§ Written exercise
Only the lines from the one containing "imported = [obj" down to the one containing "for b, names" should be printed, exactly as they stand, ends included.

....

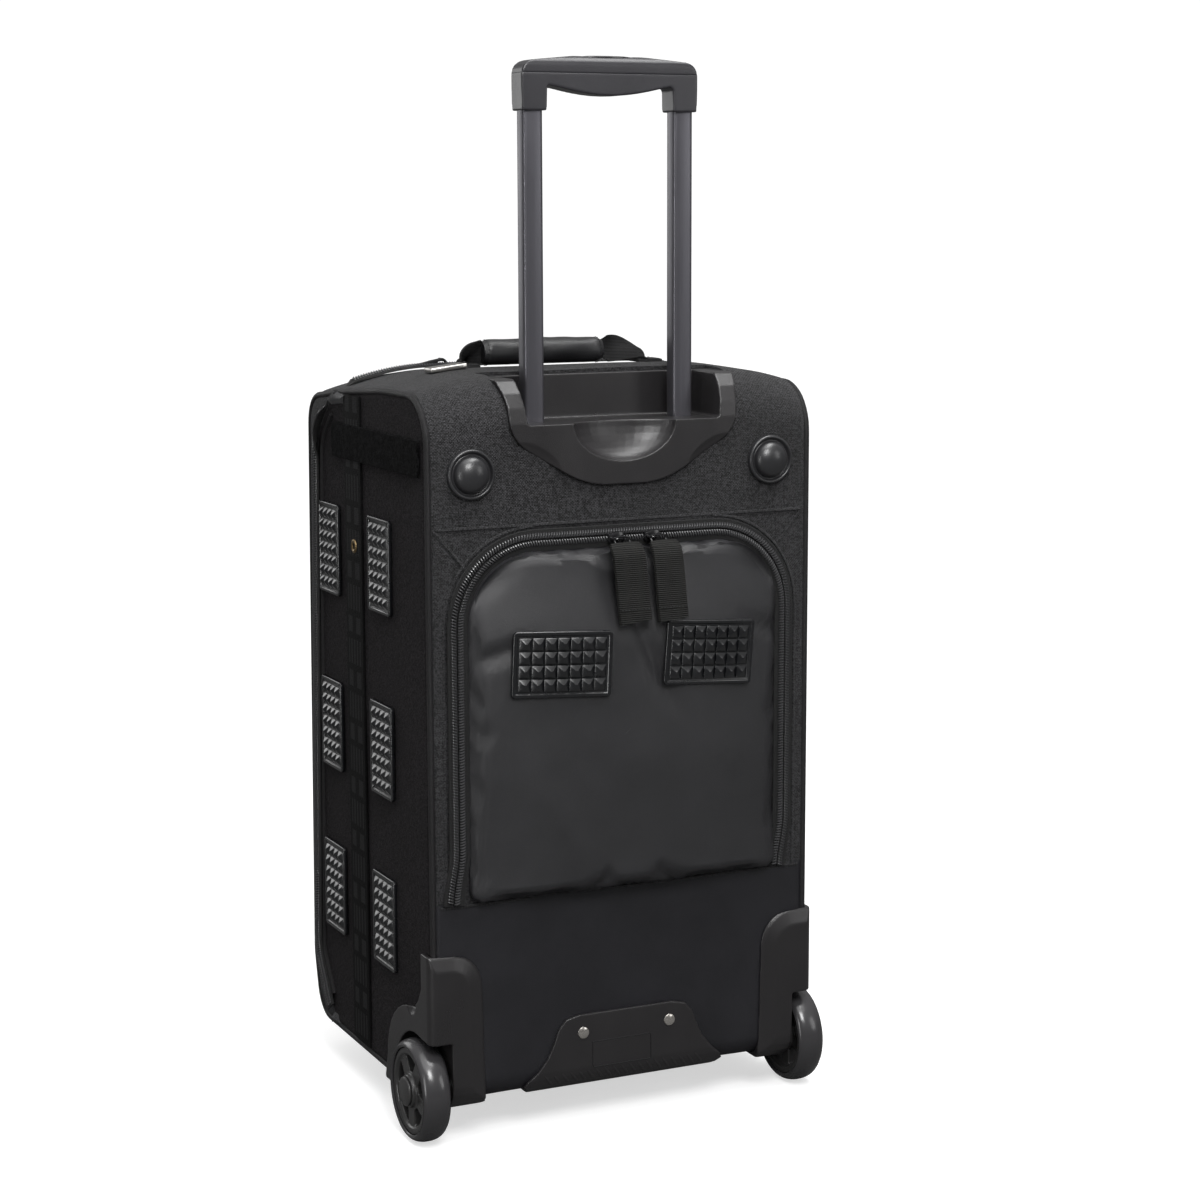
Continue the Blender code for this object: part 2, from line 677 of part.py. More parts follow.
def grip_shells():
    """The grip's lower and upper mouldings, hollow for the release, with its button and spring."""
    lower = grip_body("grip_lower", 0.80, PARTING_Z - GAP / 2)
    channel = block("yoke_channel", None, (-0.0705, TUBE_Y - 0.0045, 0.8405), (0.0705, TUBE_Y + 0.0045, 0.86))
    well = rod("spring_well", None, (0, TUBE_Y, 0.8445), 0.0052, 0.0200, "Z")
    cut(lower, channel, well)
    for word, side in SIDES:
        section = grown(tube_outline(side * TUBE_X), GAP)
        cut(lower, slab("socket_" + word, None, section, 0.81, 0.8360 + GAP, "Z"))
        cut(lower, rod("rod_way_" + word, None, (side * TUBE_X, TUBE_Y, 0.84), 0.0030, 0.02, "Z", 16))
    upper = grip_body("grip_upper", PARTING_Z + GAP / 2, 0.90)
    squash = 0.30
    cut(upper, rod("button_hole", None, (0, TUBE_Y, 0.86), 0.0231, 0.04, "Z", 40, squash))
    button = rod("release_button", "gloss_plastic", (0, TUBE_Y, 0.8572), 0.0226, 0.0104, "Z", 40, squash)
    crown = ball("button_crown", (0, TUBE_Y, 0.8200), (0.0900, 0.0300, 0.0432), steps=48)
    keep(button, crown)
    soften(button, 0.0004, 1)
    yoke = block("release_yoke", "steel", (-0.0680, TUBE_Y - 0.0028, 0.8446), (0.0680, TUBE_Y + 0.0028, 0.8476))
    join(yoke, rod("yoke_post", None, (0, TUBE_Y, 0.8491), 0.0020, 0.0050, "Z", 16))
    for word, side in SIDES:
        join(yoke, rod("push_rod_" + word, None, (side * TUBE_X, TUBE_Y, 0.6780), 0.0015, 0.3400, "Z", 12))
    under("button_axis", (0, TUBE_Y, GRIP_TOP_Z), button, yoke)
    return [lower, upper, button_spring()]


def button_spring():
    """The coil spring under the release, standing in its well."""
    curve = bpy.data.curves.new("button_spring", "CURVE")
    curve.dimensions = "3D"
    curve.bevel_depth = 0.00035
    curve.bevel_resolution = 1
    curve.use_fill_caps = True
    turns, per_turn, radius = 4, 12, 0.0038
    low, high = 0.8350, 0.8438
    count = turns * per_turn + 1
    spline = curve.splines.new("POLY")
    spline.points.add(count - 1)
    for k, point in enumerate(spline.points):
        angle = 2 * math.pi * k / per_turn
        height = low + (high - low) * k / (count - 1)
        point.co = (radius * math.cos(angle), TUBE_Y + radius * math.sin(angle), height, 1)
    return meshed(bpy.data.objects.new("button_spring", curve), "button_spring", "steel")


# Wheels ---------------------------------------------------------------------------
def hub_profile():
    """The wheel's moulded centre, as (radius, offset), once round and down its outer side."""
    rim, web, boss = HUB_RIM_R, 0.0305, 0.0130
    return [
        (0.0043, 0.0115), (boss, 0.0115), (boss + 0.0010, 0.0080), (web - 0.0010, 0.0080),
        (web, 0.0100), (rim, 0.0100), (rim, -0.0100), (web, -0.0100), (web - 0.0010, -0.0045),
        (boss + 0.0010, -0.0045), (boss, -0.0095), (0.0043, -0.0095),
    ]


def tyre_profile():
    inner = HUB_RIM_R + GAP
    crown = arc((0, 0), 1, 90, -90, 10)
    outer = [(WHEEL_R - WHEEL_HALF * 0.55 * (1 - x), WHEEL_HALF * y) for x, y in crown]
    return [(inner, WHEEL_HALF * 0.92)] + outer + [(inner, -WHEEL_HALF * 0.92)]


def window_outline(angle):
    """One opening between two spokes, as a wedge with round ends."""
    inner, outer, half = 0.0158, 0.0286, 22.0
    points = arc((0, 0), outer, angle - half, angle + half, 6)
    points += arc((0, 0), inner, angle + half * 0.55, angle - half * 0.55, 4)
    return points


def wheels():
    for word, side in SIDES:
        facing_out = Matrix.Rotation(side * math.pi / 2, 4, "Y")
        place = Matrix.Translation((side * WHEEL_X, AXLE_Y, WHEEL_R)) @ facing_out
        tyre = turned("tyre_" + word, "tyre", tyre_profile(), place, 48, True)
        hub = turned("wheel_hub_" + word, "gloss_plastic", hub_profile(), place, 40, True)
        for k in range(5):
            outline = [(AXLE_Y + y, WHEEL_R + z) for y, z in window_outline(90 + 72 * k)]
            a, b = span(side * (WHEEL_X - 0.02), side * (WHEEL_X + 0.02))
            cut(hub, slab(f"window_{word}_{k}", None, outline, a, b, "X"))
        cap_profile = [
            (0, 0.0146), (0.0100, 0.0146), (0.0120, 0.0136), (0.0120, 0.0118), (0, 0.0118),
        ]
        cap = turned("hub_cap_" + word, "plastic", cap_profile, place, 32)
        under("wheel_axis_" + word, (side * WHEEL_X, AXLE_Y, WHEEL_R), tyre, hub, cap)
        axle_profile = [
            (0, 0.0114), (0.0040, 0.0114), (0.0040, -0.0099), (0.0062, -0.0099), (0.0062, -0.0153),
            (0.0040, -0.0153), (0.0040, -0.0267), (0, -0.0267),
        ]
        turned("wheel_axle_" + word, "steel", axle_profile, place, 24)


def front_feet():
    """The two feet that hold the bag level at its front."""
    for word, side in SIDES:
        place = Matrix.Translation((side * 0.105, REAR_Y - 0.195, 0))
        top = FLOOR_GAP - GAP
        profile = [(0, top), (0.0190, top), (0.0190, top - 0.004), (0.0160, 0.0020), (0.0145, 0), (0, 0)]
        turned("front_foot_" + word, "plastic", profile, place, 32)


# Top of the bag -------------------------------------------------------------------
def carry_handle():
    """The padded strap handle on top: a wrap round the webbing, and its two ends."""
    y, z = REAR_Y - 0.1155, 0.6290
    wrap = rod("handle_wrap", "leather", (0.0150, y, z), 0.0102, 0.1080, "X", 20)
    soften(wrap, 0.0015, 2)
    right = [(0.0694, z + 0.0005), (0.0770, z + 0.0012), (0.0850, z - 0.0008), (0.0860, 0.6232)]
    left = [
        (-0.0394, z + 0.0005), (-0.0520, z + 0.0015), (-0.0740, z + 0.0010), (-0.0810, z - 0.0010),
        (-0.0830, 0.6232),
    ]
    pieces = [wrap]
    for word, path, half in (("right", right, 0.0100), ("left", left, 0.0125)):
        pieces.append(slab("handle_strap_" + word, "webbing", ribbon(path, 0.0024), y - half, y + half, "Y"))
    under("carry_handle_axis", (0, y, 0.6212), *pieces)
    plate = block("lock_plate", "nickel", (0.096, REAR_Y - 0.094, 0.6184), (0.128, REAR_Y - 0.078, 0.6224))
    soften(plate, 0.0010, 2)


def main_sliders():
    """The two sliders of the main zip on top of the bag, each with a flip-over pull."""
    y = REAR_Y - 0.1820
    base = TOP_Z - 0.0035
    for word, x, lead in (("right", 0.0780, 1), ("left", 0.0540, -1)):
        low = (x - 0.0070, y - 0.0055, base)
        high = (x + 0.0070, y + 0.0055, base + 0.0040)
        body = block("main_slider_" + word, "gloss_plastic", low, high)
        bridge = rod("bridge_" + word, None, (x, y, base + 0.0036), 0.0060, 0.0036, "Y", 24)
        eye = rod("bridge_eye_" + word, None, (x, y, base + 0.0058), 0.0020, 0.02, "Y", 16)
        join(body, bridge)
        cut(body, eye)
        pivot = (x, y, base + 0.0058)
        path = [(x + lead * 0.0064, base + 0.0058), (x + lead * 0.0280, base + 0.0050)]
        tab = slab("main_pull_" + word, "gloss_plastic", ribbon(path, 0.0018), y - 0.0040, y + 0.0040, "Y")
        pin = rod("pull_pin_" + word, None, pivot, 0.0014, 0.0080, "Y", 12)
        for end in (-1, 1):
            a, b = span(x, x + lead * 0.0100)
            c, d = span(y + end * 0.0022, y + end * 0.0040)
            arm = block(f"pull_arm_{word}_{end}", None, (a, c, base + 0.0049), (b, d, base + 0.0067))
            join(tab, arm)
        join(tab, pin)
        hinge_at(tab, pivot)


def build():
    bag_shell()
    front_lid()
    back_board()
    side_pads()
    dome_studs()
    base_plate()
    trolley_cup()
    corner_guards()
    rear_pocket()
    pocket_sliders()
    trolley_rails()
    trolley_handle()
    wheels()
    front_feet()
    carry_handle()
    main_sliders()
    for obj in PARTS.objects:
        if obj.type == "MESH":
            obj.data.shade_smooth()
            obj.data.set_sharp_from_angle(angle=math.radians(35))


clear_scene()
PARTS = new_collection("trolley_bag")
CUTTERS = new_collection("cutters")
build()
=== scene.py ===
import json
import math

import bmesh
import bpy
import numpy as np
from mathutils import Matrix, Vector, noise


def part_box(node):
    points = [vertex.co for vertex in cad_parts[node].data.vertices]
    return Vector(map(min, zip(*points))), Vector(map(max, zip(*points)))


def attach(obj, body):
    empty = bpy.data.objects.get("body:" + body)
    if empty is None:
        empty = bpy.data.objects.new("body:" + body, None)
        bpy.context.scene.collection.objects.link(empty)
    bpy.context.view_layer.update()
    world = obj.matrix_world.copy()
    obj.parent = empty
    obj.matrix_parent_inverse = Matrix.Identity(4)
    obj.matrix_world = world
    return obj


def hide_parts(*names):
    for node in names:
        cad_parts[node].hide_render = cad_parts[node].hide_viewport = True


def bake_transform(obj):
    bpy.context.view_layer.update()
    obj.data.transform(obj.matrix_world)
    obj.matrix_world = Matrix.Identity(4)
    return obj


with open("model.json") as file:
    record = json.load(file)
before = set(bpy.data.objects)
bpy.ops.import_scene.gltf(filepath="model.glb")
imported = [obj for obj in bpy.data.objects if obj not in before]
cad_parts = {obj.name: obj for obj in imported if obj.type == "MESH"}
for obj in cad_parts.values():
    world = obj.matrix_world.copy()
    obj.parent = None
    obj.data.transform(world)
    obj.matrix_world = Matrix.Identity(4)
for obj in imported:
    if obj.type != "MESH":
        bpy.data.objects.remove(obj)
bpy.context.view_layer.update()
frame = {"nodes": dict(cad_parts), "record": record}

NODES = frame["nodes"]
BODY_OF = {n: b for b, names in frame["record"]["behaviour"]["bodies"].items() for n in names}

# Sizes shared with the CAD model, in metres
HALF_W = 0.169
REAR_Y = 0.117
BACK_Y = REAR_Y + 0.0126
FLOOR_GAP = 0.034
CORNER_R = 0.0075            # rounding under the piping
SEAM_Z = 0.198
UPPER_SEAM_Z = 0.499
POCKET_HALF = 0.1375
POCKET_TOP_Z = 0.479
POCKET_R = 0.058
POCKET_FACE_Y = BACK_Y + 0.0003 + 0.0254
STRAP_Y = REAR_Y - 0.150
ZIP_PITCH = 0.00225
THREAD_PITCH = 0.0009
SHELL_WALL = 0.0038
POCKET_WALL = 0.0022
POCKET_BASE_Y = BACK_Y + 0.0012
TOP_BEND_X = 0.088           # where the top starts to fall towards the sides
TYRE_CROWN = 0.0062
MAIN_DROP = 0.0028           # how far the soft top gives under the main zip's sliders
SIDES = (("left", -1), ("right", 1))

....

§ Output of the task
imported = [obj for obj in bpy.data.objects if obj not in before]
cad_parts = {obj.name: obj for obj in imported if obj.type == "MESH"}
for obj in cad_parts.values():
    world = obj.matrix_world.copy()
    obj.parent = None
    obj.data.transform(world)
    obj.matrix_world = Matrix.Identity(4)
for obj in imported:
    if obj.type != "MESH":
        bpy.data.objects.remove(obj)
bpy.context.view_layer.update()
frame = {"nodes": dict(cad_parts), "record": record}

NODES = frame["nodes"]
BODY_OF = {n: b for b, names in frame["record"]["behaviour"]["bodies"].items() for n in names}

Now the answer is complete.